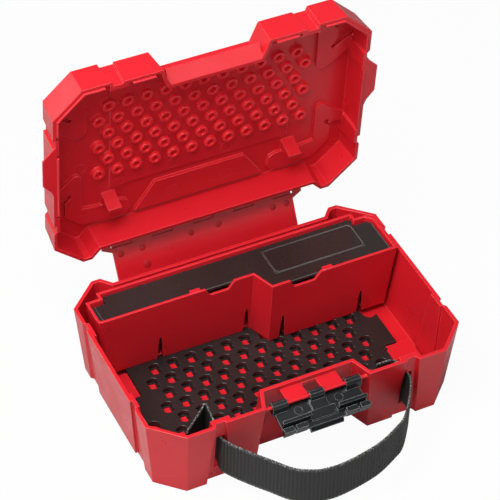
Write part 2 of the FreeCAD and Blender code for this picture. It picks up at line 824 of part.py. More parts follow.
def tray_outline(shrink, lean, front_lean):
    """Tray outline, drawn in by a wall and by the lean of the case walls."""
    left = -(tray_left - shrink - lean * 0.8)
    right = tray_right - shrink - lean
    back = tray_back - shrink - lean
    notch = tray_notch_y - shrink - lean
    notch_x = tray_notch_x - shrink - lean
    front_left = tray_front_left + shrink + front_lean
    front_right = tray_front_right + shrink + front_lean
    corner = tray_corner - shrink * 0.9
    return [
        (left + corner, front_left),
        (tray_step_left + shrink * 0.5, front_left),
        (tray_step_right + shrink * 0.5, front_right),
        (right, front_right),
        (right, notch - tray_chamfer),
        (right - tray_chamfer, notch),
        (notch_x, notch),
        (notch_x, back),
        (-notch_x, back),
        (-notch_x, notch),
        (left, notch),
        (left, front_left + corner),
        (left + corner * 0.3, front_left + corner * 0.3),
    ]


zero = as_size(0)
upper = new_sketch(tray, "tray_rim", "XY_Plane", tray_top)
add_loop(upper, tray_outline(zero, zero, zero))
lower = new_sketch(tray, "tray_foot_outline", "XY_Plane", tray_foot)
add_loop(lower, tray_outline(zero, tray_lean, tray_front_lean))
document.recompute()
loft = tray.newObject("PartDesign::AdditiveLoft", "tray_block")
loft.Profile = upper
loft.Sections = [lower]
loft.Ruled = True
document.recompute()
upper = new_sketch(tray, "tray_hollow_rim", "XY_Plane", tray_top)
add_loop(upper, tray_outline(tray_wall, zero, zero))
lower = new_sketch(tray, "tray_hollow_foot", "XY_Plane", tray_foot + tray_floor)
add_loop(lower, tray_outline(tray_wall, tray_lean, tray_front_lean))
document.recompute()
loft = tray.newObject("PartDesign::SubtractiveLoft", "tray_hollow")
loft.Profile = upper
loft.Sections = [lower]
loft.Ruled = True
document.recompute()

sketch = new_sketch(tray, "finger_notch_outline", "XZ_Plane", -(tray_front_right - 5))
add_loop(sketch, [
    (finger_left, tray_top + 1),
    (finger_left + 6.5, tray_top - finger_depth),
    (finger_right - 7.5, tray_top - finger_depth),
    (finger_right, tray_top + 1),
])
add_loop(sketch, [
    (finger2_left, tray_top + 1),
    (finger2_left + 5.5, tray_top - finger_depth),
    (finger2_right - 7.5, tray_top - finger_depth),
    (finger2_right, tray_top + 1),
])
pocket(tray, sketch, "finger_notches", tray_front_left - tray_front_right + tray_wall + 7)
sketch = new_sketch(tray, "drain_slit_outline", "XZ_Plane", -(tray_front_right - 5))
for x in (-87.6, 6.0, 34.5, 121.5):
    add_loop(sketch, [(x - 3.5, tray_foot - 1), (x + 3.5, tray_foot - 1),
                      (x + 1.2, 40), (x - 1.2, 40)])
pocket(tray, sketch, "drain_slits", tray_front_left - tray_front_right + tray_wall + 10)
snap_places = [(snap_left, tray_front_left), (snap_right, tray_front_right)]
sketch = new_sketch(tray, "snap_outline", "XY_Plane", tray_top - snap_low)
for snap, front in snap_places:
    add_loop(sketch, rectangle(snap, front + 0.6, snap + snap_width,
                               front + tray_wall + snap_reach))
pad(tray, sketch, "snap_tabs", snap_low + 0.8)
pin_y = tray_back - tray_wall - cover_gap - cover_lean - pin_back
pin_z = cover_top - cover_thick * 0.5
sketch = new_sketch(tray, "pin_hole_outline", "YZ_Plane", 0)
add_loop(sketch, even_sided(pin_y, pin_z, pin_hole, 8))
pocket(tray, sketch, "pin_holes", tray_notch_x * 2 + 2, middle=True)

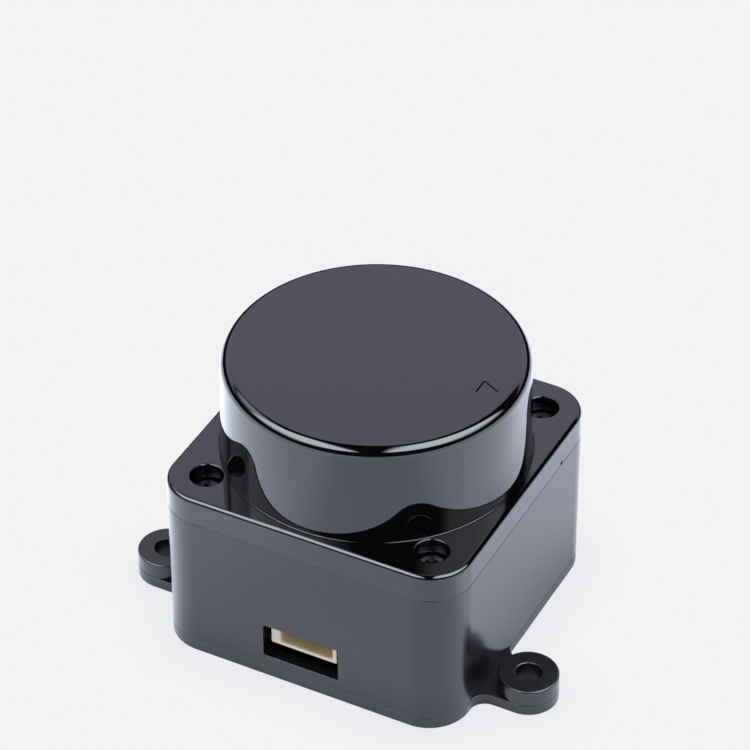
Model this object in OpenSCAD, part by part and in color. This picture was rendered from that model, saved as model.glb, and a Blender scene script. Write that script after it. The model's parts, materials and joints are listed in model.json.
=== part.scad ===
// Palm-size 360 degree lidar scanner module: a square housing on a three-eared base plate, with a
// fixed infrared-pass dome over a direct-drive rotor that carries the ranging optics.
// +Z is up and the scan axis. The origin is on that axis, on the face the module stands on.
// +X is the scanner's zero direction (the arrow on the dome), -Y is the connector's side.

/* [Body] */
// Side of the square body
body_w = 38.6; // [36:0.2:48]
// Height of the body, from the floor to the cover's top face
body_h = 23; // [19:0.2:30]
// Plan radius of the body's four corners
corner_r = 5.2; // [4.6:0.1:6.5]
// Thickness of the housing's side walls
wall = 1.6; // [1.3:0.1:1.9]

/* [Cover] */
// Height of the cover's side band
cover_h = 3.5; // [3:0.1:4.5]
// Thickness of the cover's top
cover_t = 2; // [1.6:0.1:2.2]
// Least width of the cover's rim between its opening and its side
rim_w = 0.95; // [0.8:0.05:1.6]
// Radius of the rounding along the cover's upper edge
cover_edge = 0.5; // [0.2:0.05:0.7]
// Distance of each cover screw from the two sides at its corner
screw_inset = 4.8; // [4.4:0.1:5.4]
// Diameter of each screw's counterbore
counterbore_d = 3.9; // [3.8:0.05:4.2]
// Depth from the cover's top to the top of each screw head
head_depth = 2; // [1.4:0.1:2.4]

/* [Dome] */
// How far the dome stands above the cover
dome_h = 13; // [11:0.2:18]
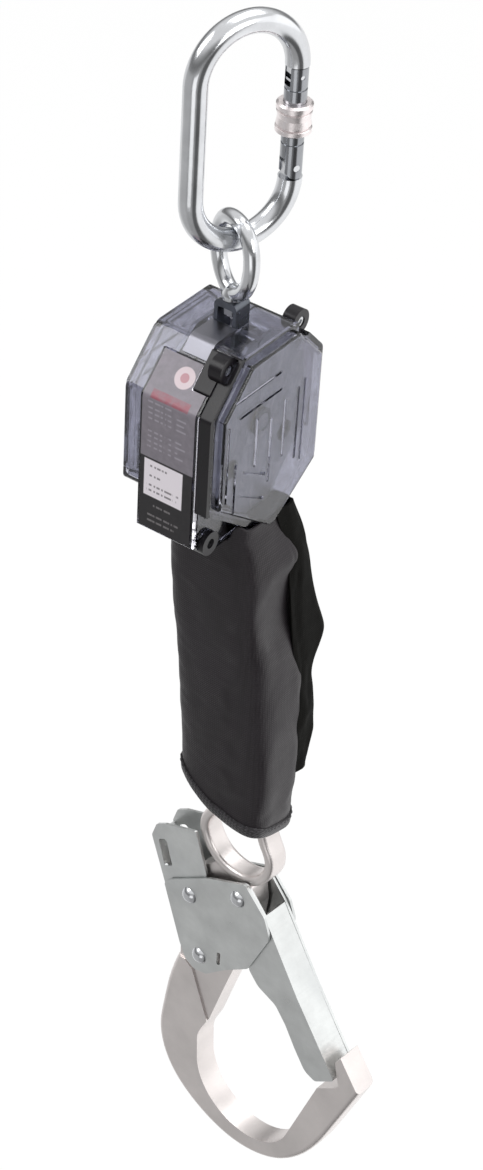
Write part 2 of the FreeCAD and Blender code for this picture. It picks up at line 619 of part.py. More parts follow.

Short problem: Make an exact copy of all the data.

Answer in full:
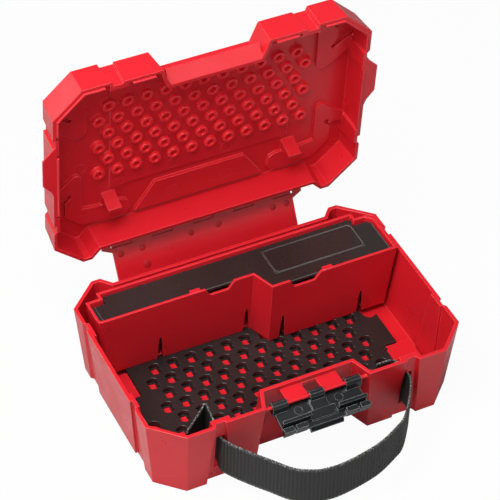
Write part 2 of the FreeCAD and Blender code for this picture. It picks up at line 824 of part.py. More parts follow.
def tray_outline(shrink, lean, front_lean):
    """Tray outline, drawn in by a wall and by the lean of the case walls."""
    left = -(tray_left - shrink - lean * 0.8)
    right = tray_right - shrink - lean
    back = tray_back - shrink - lean
    notch = tray_notch_y - shrink - lean
    notch_x = tray_notch_x - shrink - lean
    front_left = tray_front_left + shrink + front_lean
    front_right = tray_front_right + shrink + front_lean
    corner = tray_corner - shrink * 0.9
    return [
        (left + corner, front_left),
        (tray_step_left + shrink * 0.5, front_left),
        (tray_step_right + shrink * 0.5, front_right),
        (right, front_right),
        (right, notch - tray_chamfer),
        (right - tray_chamfer, notch),
        (notch_x, notch),
        (notch_x, back),
        (-notch_x, back),
        (-notch_x, notch),
        (left, notch),
        (left, front_left + corner),
        (left + corner * 0.3, front_left + corner * 0.3),
    ]


zero = as_size(0)
upper = new_sketch(tray, "tray_rim", "XY_Plane", tray_top)
add_loop(upper, tray_outline(zero, zero, zero))
lower = new_sketch(tray, "tray_foot_outline", "XY_Plane", tray_foot)
add_loop(lower, tray_outline(zero, tray_lean, tray_front_lean))
document.recompute()
loft = tray.newObject("PartDesign::AdditiveLoft", "tray_block")
loft.Profile = upper
loft.Sections = [lower]
loft.Ruled = True
document.recompute()
upper = new_sketch(tray, "tray_hollow_rim", "XY_Plane", tray_top)
add_loop(upper, tray_outline(tray_wall, zero, zero))
lower = new_sketch(tray, "tray_hollow_foot", "XY_Plane", tray_foot + tray_floor)
add_loop(lower, tray_outline(tray_wall, tray_lean, tray_front_lean))
document.recompute()
loft = tray.newObject("PartDesign::SubtractiveLoft", "tray_hollow")
loft.Profile = upper
loft.Sections = [lower]
loft.Ruled = True
document.recompute()

sketch = new_sketch(tray, "finger_notch_outline", "XZ_Plane", -(tray_front_right - 5))
add_loop(sketch, [
    (finger_left, tray_top + 1),
    (finger_left + 6.5, tray_top - finger_depth),
    (finger_right - 7.5, tray_top - finger_depth),
    (finger_right, tray_top + 1),
])
add_loop(sketch, [
    (finger2_left, tray_top + 1),
    (finger2_left + 5.5, tray_top - finger_depth),
    (finger2_right - 7.5, tray_top - finger_depth),
    (finger2_right, tray_top + 1),
])
pocket(tray, sketch, "finger_notches", tray_front_left - tray_front_right + tray_wall + 7)
sketch = new_sketch(tray, "drain_slit_outline", "XZ_Plane", -(tray_front_right - 5))
for x in (-87.6, 6.0, 34.5, 121.5):
    add_loop(sketch, [(x - 3.5, tray_foot - 1), (x + 3.5, tray_foot - 1),
                      (x + 1.2, 40), (x - 1.2, 40)])
pocket(tray, sketch, "drain_slits", tray_front_left - tray_front_right + tray_wall + 10)
snap_places = [(snap_left, tray_front_left), (snap_right, tray_front_right)]
sketch = new_sketch(tray, "snap_outline", "XY_Plane", tray_top - snap_low)
for snap, front in snap_places:
    add_loop(sketch, rectangle(snap, front + 0.6, snap + snap_width,
                               front + tray_wall + snap_reach))
pad(tray, sketch, "snap_tabs", snap_low + 0.8)
pin_y = tray_back - tray_wall - cover_gap - cover_lean - pin_back
pin_z = cover_top - cover_thick * 0.5
sketch = new_sketch(tray, "pin_hole_outline", "YZ_Plane", 0)
add_loop(sketch, even_sided(pin_y, pin_z, pin_hole, 8))
pocket(tray, sketch, "pin_holes", tray_notch_x * 2 + 2, middle=True)

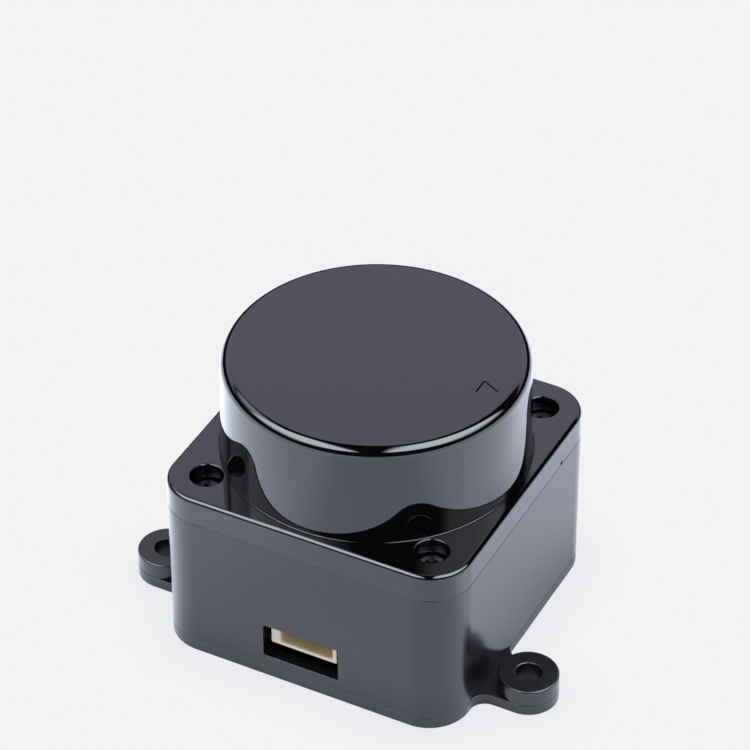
Model this object in OpenSCAD, part by part and in color. This picture was rendered from that model, saved as model.glb, and a Blender scene script. Write that script after it. The model's parts, materials and joints are listed in model.json.
=== part.scad ===
// Palm-size 360 degree lidar scanner module: a square housing on a three-eared base plate, with a
// fixed infrared-pass dome over a direct-drive rotor that carries the ranging optics.
// +Z is up and the scan axis. The origin is on that axis, on the face the module stands on.
// +X is the scanner's zero direction (the arrow on the dome), -Y is the connector's side.

/* [Body] */
// Side of the square body
body_w = 38.6; // [36:0.2:48]
// Height of the body, from the floor to the cover's top face
body_h = 23; // [19:0.2:30]
// Plan radius of the body's four corners
corner_r = 5.2; // [4.6:0.1:6.5]
// Thickness of the housing's side walls
wall = 1.6; // [1.3:0.1:1.9]

/* [Cover] */
// Height of the cover's side band
cover_h = 3.5; // [3:0.1:4.5]
// Thickness of the cover's top
cover_t = 2; // [1.6:0.1:2.2]
// Least width of the cover's rim between its opening and its side
rim_w = 0.95; // [0.8:0.05:1.6]
// Radius of the rounding along the cover's upper edge
cover_edge = 0.5; // [0.2:0.05:0.7]
// Distance of each cover screw from the two sides at its corner
screw_inset = 4.8; // [4.4:0.1:5.4]
// Diameter of each screw's counterbore
counterbore_d = 3.9; // [3.8:0.05:4.2]
// Depth from the cover's top to the top of each screw head
head_depth = 2; // [1.4:0.1:2.4]

/* [Dome] */
// How far the dome stands above the cover
dome_h = 13; // [11:0.2:18]
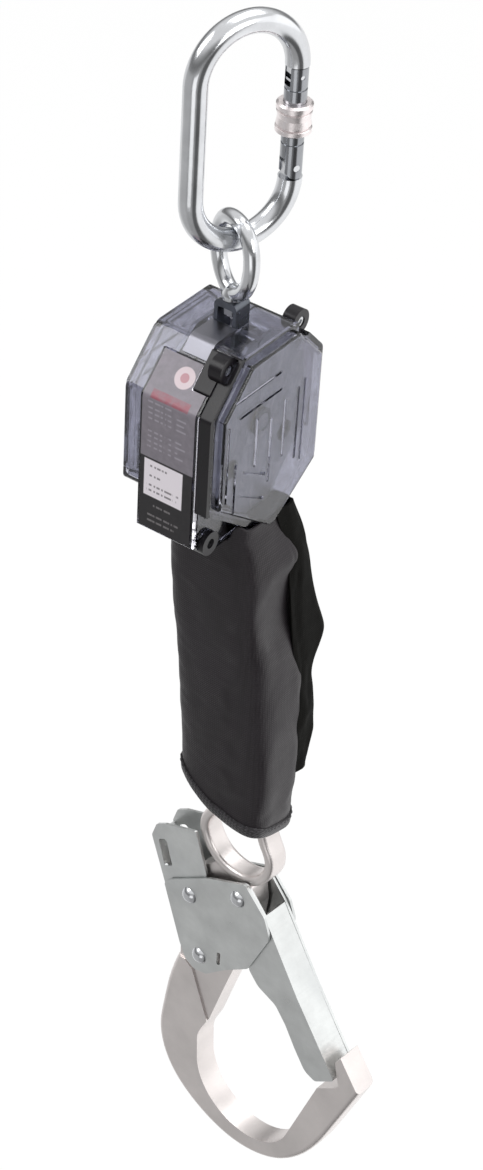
Write part 2 of the FreeCAD and Blender code for this picture. It picks up at line 619 of part.py. More parts follow.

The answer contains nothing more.